Let’s say the council adopts the amended ordinance regarding the parking of oversized vehicles on Tuesday correcting conflicting language about vehicle height and hopefully make changes that make it clear that the city is worried about driving and pedestrian safety seven days a week including holidays and not just Monday through Friday. If they do that they should direct staff to deploy community service officers four to eight hours a week to enforce the ordinance as amended until such time the message is received loud and clear by truckers and RV owners and others that have turned city streets into parking spaces for large trucks or de facto RV storage. If they can’t spare the time, direct the City Manager to find funds for overtime work specifically for that purpose.

Years ago when many people were leaving solid waste carts in front of their homes for two to four days or 24/7 in clear violation of city ordinances, it was a major bone of contention with many people that correctly noted it cluttered neighborhoods. That’s why the city made it a rule in the first place.

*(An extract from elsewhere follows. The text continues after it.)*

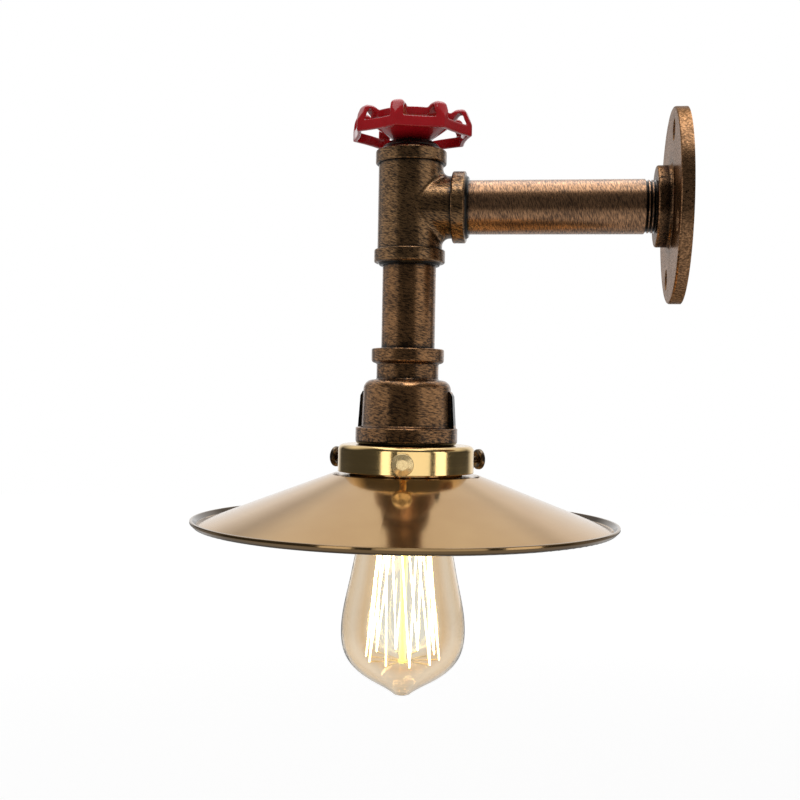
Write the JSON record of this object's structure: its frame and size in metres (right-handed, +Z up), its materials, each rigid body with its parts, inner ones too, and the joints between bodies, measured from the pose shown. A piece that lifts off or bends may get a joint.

It was a never ending “little problem” that gave the city a black eye. Then a man by the name of Jack Snyder came up with a plan to use Manteca Seniors Helping Area Residents and Police (SHARP) to work neighborhoods two days after solid waste collection was done to place notices on carts that were still out explaining city policy and warning of the financial consequences. It was followed up the following week by code enforcement and community service officers issuing tickets to those who still violated the rules.

Within a month citywide compliance was almost 100 percent, the dozens of weekly complaints dropped to zero, and the city was no longer appearing in court prosecuting people for leaving carts out. That’s because those who fought the tickets prior to the blitz did so because they were irked that countless others around town were leaving carts out but they were the only ones targeted because someone complained.

That glib city employee was wrong. We actually get the type of community the City Council is willing to tolerate.

Can we expect more of the same or will there be a new era dawning in Manteca?